Ernst Jünger, antisemitismen og 1920’ernes „nye“ nationalisme
Ernst Jünger, antisemitism and the „new“ nationalism of the 1920’s
The German officer, author and entomologist Ernst Jünger (1895-1998) has, like Carl Schmitt and Martin Heidegger, often been accused of being an antisemite. The allegations against Schmitt and Heidegger have been the subject of exhaustive investigation, whereas the study of the extent of Jünger’s alleged antisemitism has been nowhere nearly as thorough. Spurred by the great interest in recent years for Jünger’s works, which in Denmark has resulted in renewed accusations of antisemitism, this article investigates these allegations. Based on a study of Jünger’s political journalism from the years 1923-1930 it makes two claims: first, that Jünger, as opposed to Heidegger and Schmitt, dealt very little with „the Jewish problem“. It was the subject of only one of Jünger’s 150 articles during this period.
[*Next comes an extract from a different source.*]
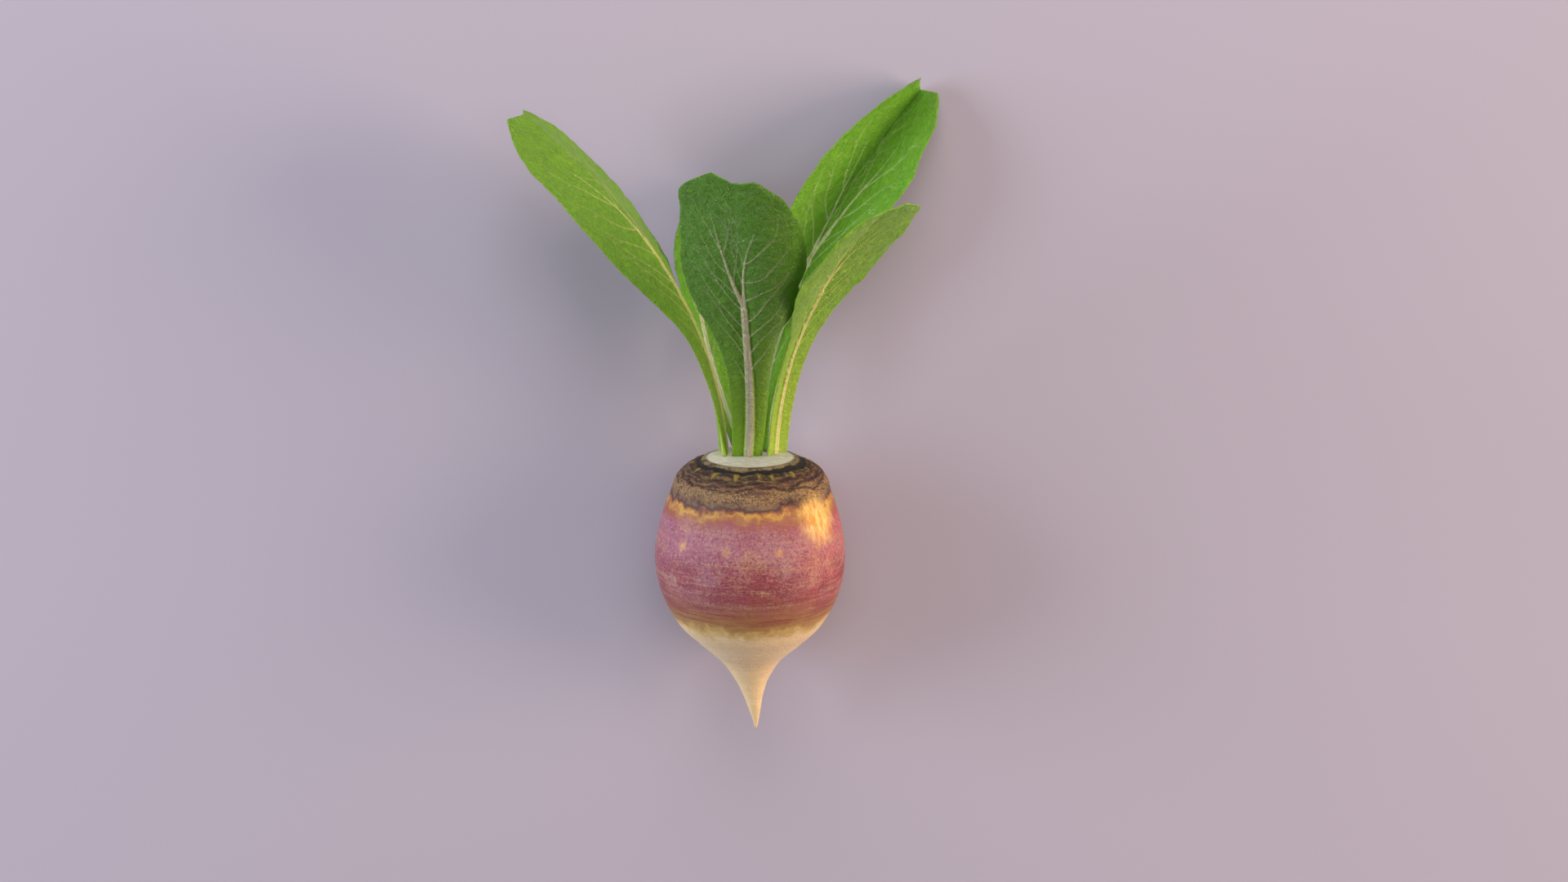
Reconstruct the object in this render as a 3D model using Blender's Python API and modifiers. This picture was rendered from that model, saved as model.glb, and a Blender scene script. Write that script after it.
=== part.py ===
"""A turnip as picked, with its five whole leaves, lying on its belly.

It is shaped upright in the plant's own frame and then laid down by one empty.
Plant frame: +Z along the root's axis towards the leaves, +X to the plant's right,
-Y towards the side that faces up once it lies down.
World frame: +Z up, +Y from the taproot towards the leaves, origin in the middle of
the small flat where the bulb rests.
"""
import math

import bmesh
import bpy
import numpy as np

MM = 0.001

# Lie of the plant: the crown end is propped up by the tips of the two back leaves.
TILT = math.radians(8.0)
BELLY_FLAT_DEPTH = 0.7 * MM

# Root: radius at heights along its axis, measured from the widest part of the bulb.
CROWN_HEIGHT = 40.1 * MM
CROWN_RADIUS = 18.7 * MM
ROOT_OUTLINE = (
    (20.3, 39.6),
    (26.4, 36.0),
    (31.2, 30.0),
    (35.0, 22.0),
    (38.4, 11.0),
    (40.0, 0.0),
    (39.1, -11.0),
    (35.6, -22.0),
    (29.7, -32.0),
    (21.3, -40.0),
    (13.5, -47.0),
    (8.4, -54.0),
    (4.7, -62.0),
    (2.2, -71.0),
)
TAPROOT_END = -79.0 * MM
OUTLINE_STEPS = 2
FINE_OUTLINE_STEPS = 50
TURN_STEPS = 40

# Leaf: half width along its length, both as a share of the length.
LEAF_OUTLINE = (
    (0.00, 0.040),
    (0.15, 0.045),
    (0.30, 0.054),
    (0.38, 0.067),
    (0.45, 0.087),
    (0.52, 0.119),
    (0.60, 0.151),
    (0.68, 0.169),
    (0.77, 0.172),
    (0.88, 0.154),
    (0.95, 0.125),
    (1.00, 0.070),
)
TIP_START = 0.80
TIP_NOTCH = 0.012
TIP_POINTS = 0.75
LENGTH_STEPS = 30
WIDTH_STEPS = 8
BLADE_THICKNESS = 1.0 * MM
MIDRIB_THICKNESS = 2.6 * MM
CROWN_GAP = 0.3 * MM
STALK_OVERLAP = 0.010
STRAIGHT = 1e-4

# The midrib's swelling fades out over this share of the half width, and of the length.
MIDRIB_SHARE_ACROSS = 0.33
MIDRIB_SHARE_ALONG = 0.90

# Cutters: the floor's, which gives the bulb its flat, and the one that trims the leaves' feet.
FLOOR_CUTTER_SIZE = (0.10, 0.10, 0.02)
TRIM_CUTTER_SIZE = (0.08, 0.08, 0.01)

# One leaf each: the midrib's four Bezier points in millimetres (right, front, up),
# its length, the compass bearing that its outer face looks to at the foot and at
# the tip (0 is the front, 90 the right), and for each half of the blade the roll
# towards the inner face at foot and tip and the further curl out to the edge.
LEAVES = {
    "front_leaf": {
        "midrib": ((-1.0, -2.7, 40.4), (2.6, 27.3, 86.9), (-1.9, 68.4, 122.7), (-6.1, 102.2, 174.5)),
        "length": 172.0,
        "facing": (8.0, -18.0),
        "left_half": (-12.0, 18.0, 20.0),
        "right_half": (-46.0, -28.0, 100.0),
    },
    "left_leaf": {
        "midrib": ((-9.8, -6.5, 40.4), (-12.9, -3.7, 83.2), (-30.6, 1.8, 135.7), (-95.7, -15.1, 183.5)),
        "length": 174.0,
        "facing": (-73.0, -86.0),
        "left_half": (-18.0, 18.0, 14.0),
        "right_half": (-24.0, -51.0, 0.0),
    },
    "right_leaf": {
        "midrib": ((9.5, -7.7, 40.4), (12.2, 8.5, 92.7), (27.1, 40.5, 138.3), (61.0, 81.5, 157.9)),
        "length": 165.0,
        "facing": (63.0, 20.0),
        "left_half": (-16.0, -53.0, 16.0),
        "right_half": (-39.0, 32.0, 7.0),
    },
    "back_right_leaf": {
        "midrib": ((4.8, -12.9, 40.4), (4.5, -29.4, 74.5), (21.3, -50.0, 126.5), (74.1, -65.9, 187.3)),
        "length": 176.0,
        "facing": (152.0, 172.0),
        "left_half": (37.0, 43.0, 6.0),
        "right_half": (38.0, 61.0, 18.0),
    },
    "back_left_leaf": {
        "midrib": ((-5.0, -13.6, 40.4), (-20.7, -27.0, 84.9), (-32.5, -41.8, 116.4), (-10.3, -59.6, 143.7)),
        "length": 120.0,
        "facing": (-156.0, -172.0),
        "left_half": (-3.0, 9.0, 11.0),
        "right_half": (39.0, 37.0, 13.0),
    },
}

ROOT_COLOUR = (0.36, 0.13, 0.15, 1.0)
LEAF_COLOUR = (0.10, 0.22, 0.03, 1.0)


def clear_scene():
    """Empty the scene without closing the file."""
    for item in list(bpy.data.objects):
        bpy.data.objects.remove(item, do_unlink=True)


def new_collection(name):
    collection = bpy.data.collections.new(name)
    bpy.context.scene.collection.children.link(collection)
    return collection


def plain_material(name, colour, roughness):
    material = bpy.data.materials.new(name)
    material.use_nodes = True
    shader = material.node_tree.nodes["Principled BSDF"]
    shader.inputs["Base Color"].default_value = colour
    shader.inputs["Roughness"].default_value = roughness
    shader.inputs["Metallic"].default_value = 0.0
    material.diffuse_color = colour
    return material


def catmull_rom(points, steps):
    """Points of a smooth curve through the given ones, with `steps` to each stretch."""
    padded = [points[0]] + list(points) + [points[-1]]
    curve = []
    for p0, p1, p2, p3 in zip(padded, padded[1:], padded[2:], padded[3:]):
        for step in range(steps):
            t = step / steps
            curve.append(tuple(
                0.5 * (2 * b + (c - a) * t + (2 * a - 5 * b + 4 * c - d) * t ** 2
                       + (3 * b - a - 3 * c + d) * t ** 3)
                for a, b, c, d in zip(p0, p1, p2, p3)
            ))
    curve.append(tuple(points[-1]))
    return curve


def root_profile(steps=OUTLINE_STEPS):
    """(radius, height) down the outer side, from the middle of the crown to the taproot's end."""
    outline = [(radius * MM, height * MM) for radius, height in ROOT_OUTLINE]
    side = catmull_rom([(CROWN_RADIUS, CROWN_HEIGHT)] + outline, steps)
    return [(0.0, CROWN_HEIGHT)] + side + [(0.0, TAPROOT_END)]


def lying_frame(collection):
    """An empty that lays the plant down, so that the bulb's lowest point is just under the origin."""
    along = math.sin(TILT)
    across = math.cos(TILT)
    profile = root_profile(FINE_OUTLINE_STEPS)
    lowest_radius, lowest_height = min(profile, key=lambda p: p[1] * along - p[0] * across)
    drop = lowest_radius * across - lowest_height * along
    back = lowest_height * across + lowest_radius * along
    empty = bpy.data.objects.new("lying_frame", None)
    empty.location = (0.0, -back, drop - BELLY_FLAT_DEPTH)
    empty.rotation_euler = (TILT - math.pi / 2, 0.0, 0.0)
    collection.objects.link(empty)
    return empty


def box_cutter(name, collection, size, centre, parent=None):
    mesh = bpy.data.meshes.new(name)
    shape = bmesh.new()
    bmesh.ops.create_cube(shape, size=1.0)
    bmesh.ops.scale(shape, vec=size, verts=shape.verts)
    bmesh.ops.translate(shape, vec=centre, verts=shape.verts)
    shape.to_mesh(mesh)
    shape.free()
    cutter = bpy.data.objects.new(name, mesh)
    cutter.parent = parent
    cutter.hide_render = True
    cutter.display_type = "WIRE"
    collection.objects.link(cutter)
    return cutter


def cut(item, cutter):
    boolean = item.modifiers.new("cut_" + cutter.name, "BOOLEAN")
    boolean.operation = "DIFFERENCE"
    boolean.solver = "EXACT"
    boolean.object = cutter


def make_root(collection, frame, floor_cutter):
    """Crown, bulb and taproot: one turned body with a small flat where it rests."""
    profile = root_profile()
    mesh = bpy.data.meshes.new("turnip_root")
    edges = [(i, i + 1) for i in range(len(profile) - 1)]
    mesh.from_pydata([(radius, 0.0, height) for radius, height in profile], edges, [])
    root = bpy.data.objects.new("turnip_root", mesh)
    root.parent = frame
    collection.objects.link(root)
    turn = root.modifiers.new("turn", "SCREW")
    turn.axis = "Z"
    turn.angle = 2 * math.pi
    turn.steps = TURN_STEPS
    turn.render_steps = TURN_STEPS
    turn.use_merge_vertices = True
    turn.merge_threshold = 0.1 * MM
    turn.use_smooth_shade = True
    cut(root, floor_cutter)
    mesh.materials.append(plain_material("root_skin", ROOT_COLOUR, 0.5))
    return root


def smoothstep(x):
    x = np.clip(x, 0.0, 1.0)
    return x * x * (3 - 2 * x)


def bezier(points, t):
    """Place and unit direction along a cubic Bezier."""
    p0, p1, p2, p3 = points
    t = t[..., None]
    u = 1 - t
    place = u ** 3 * p0 + 3 * u * u * t * p1 + 3 * u * t * t * p2 + t ** 3 * p3
    slope = u * u * (p1 - p0) + 2 * u * t * (p2 - p1) + t * t * (p3 - p2)
    return place, slope / np.linalg.norm(slope, axis=-1, keepdims=True)


def blade_place(leaf, along, across):
    """Places on a leaf's blade: along runs 0..1 foot to tip, across -1..1 edge to edge.

    The midrib is a Bezier. Each half of the blade leaves it at a roll angle and curls
    on as an arc, and its length across is the leaf's half width there.
    """
    points = [np.array((right, -front, up)) * MM for right, front, up in leaf["midrib"]]
    tip = smoothstep((along - TIP_START) / (1 - TIP_START))
    side = np.abs(across)
    notch = np.where(side < TIP_POINTS, 1 - side / TIP_POINTS, (side - TIP_POINTS) / (1 - TIP_POINTS))
    place, direction = bezier(points, along * (1 - TIP_NOTCH * tip * notch))

    bearing = np.radians(leaf["facing"][0] + (leaf["facing"][1] - leaf["facing"][0]) * along)
    outward = np.stack([np.sin(bearing), -np.cos(bearing), np.zeros_like(bearing)], axis=-1)
    outward = outward - direction * np.sum(outward * direction, axis=-1, keepdims=True)
    outward = outward / np.linalg.norm(outward, axis=-1, keepdims=True)
    sideways = np.cross(direction, outward)

    stations, half_widths = zip(*LEAF_OUTLINE)
    reach = np.interp(along, stations, half_widths) * leaf["length"] * MM
    foot_l, tip_l, curl_l = np.radians(leaf["left_half"])
    foot_r, tip_r, curl_r = np.radians(leaf["right_half"])
    roll = np.where(across < 0, foot_l + (tip_l - foot_l) * along, foot_r + (tip_r - foot_r) * along)
    curl = np.where(across < 0, curl_l, curl_r)
    curl = np.where(np.abs(curl) < STRAIGHT, STRAIGHT, curl)
    out = (np.sin(roll + curl * side) - np.sin(roll)) / curl * reach
    inward = (np.cos(roll) - np.cos(roll + curl * side)) / curl * reach
    return place + sideways * (np.sign(across) * out)[..., None] - outward * inward[..., None]


def make_leaf(name, leaf, collection, frame, crown_cutter):
    """Blade and midrib grew as one: a bent grid, given thickness that swells at the midrib."""
    shape = bmesh.new()
    bmesh.ops.create_grid(shape, x_segments=WIDTH_STEPS, y_segments=LENGTH_STEPS, size=1.0)
    shape.verts.ensure_lookup_table()
    flat = np.array([vertex.co for vertex in shape.verts])
    across = flat[:, 0]
    along = (flat[:, 1] + 1) / 2
    along = along - STALK_OVERLAP * (1 - along)
    places = blade_place(leaf, along, across)
    for vertex, place in zip(shape.verts, places):
        vertex.co = place
    mesh = bpy.data.meshes.new(name)
    shape.to_mesh(mesh)
    shape.free()
    mesh.shade_smooth()

    blade = bpy.data.objects.new(name, mesh)
    blade.parent = frame
    collection.objects.link(blade)
    group = blade.vertex_groups.new(name="midrib")
    weights = np.clip(1 - np.abs(across) / MIDRIB_SHARE_ACROSS, 0.0, 1.0)
    weights = weights * (1 - smoothstep(along / MIDRIB_SHARE_ALONG))
    for index, weight in enumerate(weights):
        group.add([index], float(weight), "REPLACE")
    thicken = blade.modifiers.new("thickness", "SOLIDIFY")
    thicken.thickness = MIDRIB_THICKNESS
    thicken.offset = 0.0
    thicken.vertex_group = "midrib"
    thicken.thickness_vertex_group = BLADE_THICKNESS / MIDRIB_THICKNESS
    cut(blade, crown_cutter)
    mesh.materials.append(plain_material(name + "_green", LEAF_COLOUR, 0.45))
    return blade


def build():
    clear_scene()
    parts = new_collection("turnip")
    cutters = new_collection("turnip_cutters")
    frame = lying_frame(parts)
    floor_centre = (0.0, 0.0, -FLOOR_CUTTER_SIZE[2] / 2)
    floor_cutter = box_cutter("floor_cutter", cutters, FLOOR_CUTTER_SIZE, floor_centre)
    trim_centre = (0.0, 0.0, CROWN_HEIGHT + CROWN_GAP - TRIM_CUTTER_SIZE[2] / 2)
    crown_cutter = box_cutter("crown_cutter", cutters, TRIM_CUTTER_SIZE, trim_centre, frame)
    make_root(parts, frame, floor_cutter)
    for name, leaf in LEAVES.items():
        make_leaf(name, leaf, parts, frame, crown_cutter)


build()
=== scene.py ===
import math

import bpy
import numpy as np
from mathutils import Euler, Matrix, Vector


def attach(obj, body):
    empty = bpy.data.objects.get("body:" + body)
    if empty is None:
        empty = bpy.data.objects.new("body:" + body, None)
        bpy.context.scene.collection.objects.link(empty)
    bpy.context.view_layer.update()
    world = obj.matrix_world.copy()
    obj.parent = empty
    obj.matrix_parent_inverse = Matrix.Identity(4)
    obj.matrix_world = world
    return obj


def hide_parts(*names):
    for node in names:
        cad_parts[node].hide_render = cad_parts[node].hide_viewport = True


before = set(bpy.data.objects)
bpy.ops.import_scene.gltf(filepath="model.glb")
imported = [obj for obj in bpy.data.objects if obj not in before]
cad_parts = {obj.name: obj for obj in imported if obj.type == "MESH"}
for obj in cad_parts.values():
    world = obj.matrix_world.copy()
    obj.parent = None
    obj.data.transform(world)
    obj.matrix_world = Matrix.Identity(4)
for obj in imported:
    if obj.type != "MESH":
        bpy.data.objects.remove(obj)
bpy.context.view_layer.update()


# ---------------------------------------------------------------- how the plant lies
# The turnip lies on its belly with its crown end propped up by the tips of the two back
# leaves. Every piece is shaped upright, +Z along the root's axis, -Y to the side that
# faces up once it lies, and is then laid down.
MM = 0.001
TILT = math.radians(8.0)
BELLY_FLAT_DEPTH = 0.7 * MM
CROWN_HEIGHT = 40.1
CROWN_RADIUS = 18.7
TAPROOT_END = -79.0
ROOT_OUTLINE = (
    (20.3, 39.6),
    (26.4, 36.0),
    (31.2, 30.0),
    (35.0, 22.0),
    (38.4, 11.0),
    (40.0, 0.0),
    (39.1, -11.0),
    (35.6, -22.0),
    (29.7, -32.0),
    (21.3, -40.0),
    (13.5, -47.0),
    (8.4, -54.0),
    (4.7, -62.0),
    (2.2, -71.0),
)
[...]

Secondly, it is quite doubtful that the article in question really represents what is traditionally seen as an antisemitic viewpoint. Thus, a close reading of these passages, taking the historical context into consideration, makes it plausible that Jünger’s view on „the Jewish question“ is characterized by a strong cultural determinist point of view which affirms radical cultural difference and as such has greater similarity to modern identity politics and multiculturalism than to the racially determined antisemitism of the 1920’s. In the final part of the article other relevant portions of Jünger’s work are discussed, which confirm the impression that Jünger did make use of concept of collective identity in a highly questionable way, but that there is no solid basis for allegations of antisemitism here either.